Hi everyone! I'm new on this forum, so please excuse me if I haven't quite learned the ropes. 
I'm from the Philippines, and my name is Julia Cu Unjieng (pronounced as coo-oon-hing) We found out today that my four month old tegu is a baby boy, and so my brother decided to name him Demogorgon. Maybe it's a little bit of an eccentric name, but I quite like it. 

His temperament is just incredible, although he's still quite hyper and doesn't always stay on my lap when I wish him to, which is to be expected I suppose. Overall I'm very happy with him, and can't wait for him to get some of those jowls! 

Anyway, here are some pictures for anyone who would like to see him. 

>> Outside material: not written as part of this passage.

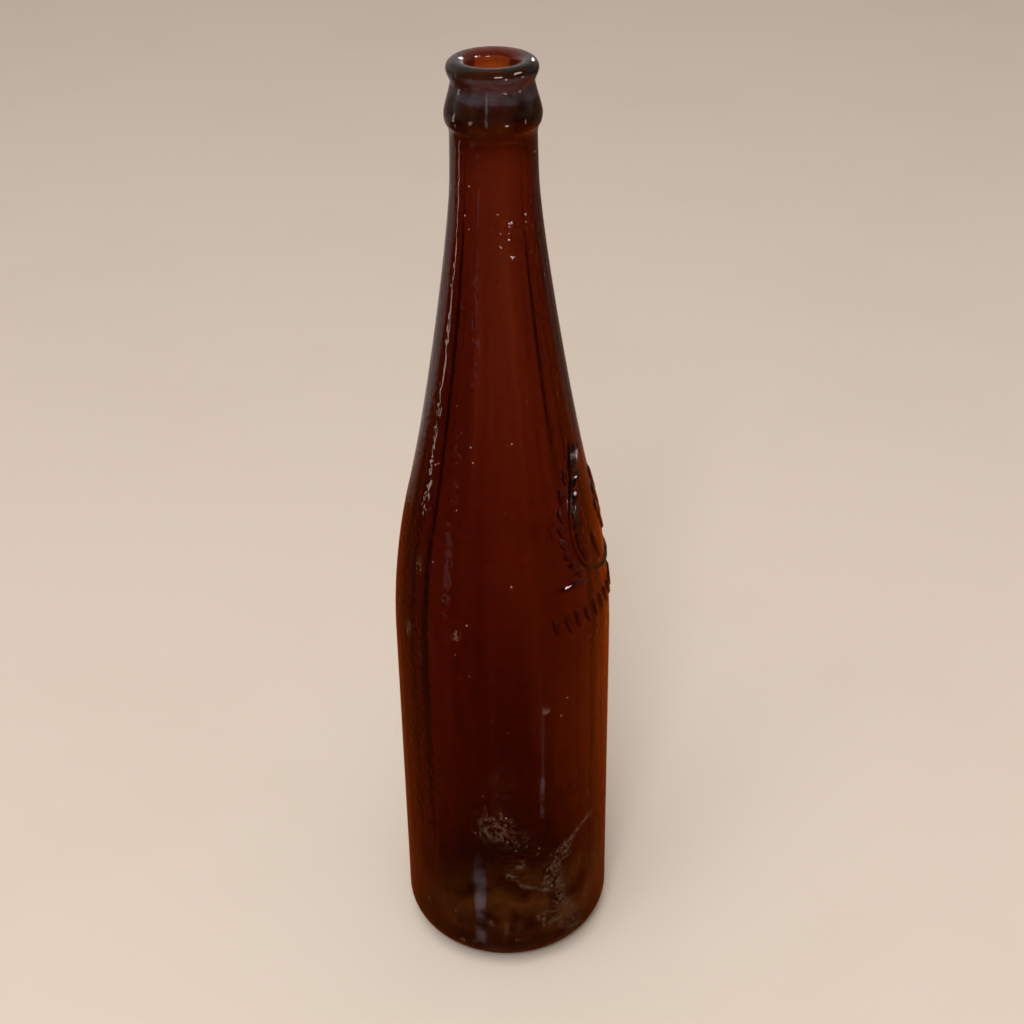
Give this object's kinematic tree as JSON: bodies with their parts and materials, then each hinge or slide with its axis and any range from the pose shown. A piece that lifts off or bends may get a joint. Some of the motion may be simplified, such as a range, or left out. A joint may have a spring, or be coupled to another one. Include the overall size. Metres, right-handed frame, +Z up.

P.S - Some tips and tricks would be more than welcome! I'd like to give him the best care I could manage.


----------



## Murkve (Aug 17, 2012)

Beautiful. 'Gu.

I love reds that look like darker Black & Whites. I know what you mean about being a bit hyper. My Hybrid is generally fine when I handle her, but she still has a very strong flight reflex if she gets away.


----------



## juliacuunjieng (Aug 17, 2012)

Thank you!

Yeah, I just have to remember that I must look like a giant to him. What type of Hybrid is she?


----------



## Murkve (Aug 17, 2012)

juliacuunjieng said:


> Thank you!
> 
> Yeah, I just have to remember that I must look like a giant to him. What type of Hybrid is she?



Just a Red x B&W. Nothing overly exotic. She does have a beautiful bright orange belly, though. Here's pics in This Thread.

I wasn't even aware Tegus were bred in the Phillipines. Another member here has had success feeding their Tegu balut from an Asian Grocer. I don't think I could, but I imagine it's a bit easier for you to find.


----------



## juliacuunjieng (Aug 17, 2012)

Oh she's so cute! I love her pattern!

Balut... that's quite interesting. I'll look into it, though to be honest I'm still learning how to feed him things that actually look like they were alive at one point or another. It gives me a strange guilty feeling, hahaha. Thanks for the advice though! Maybe he's a filipino at heart.


----------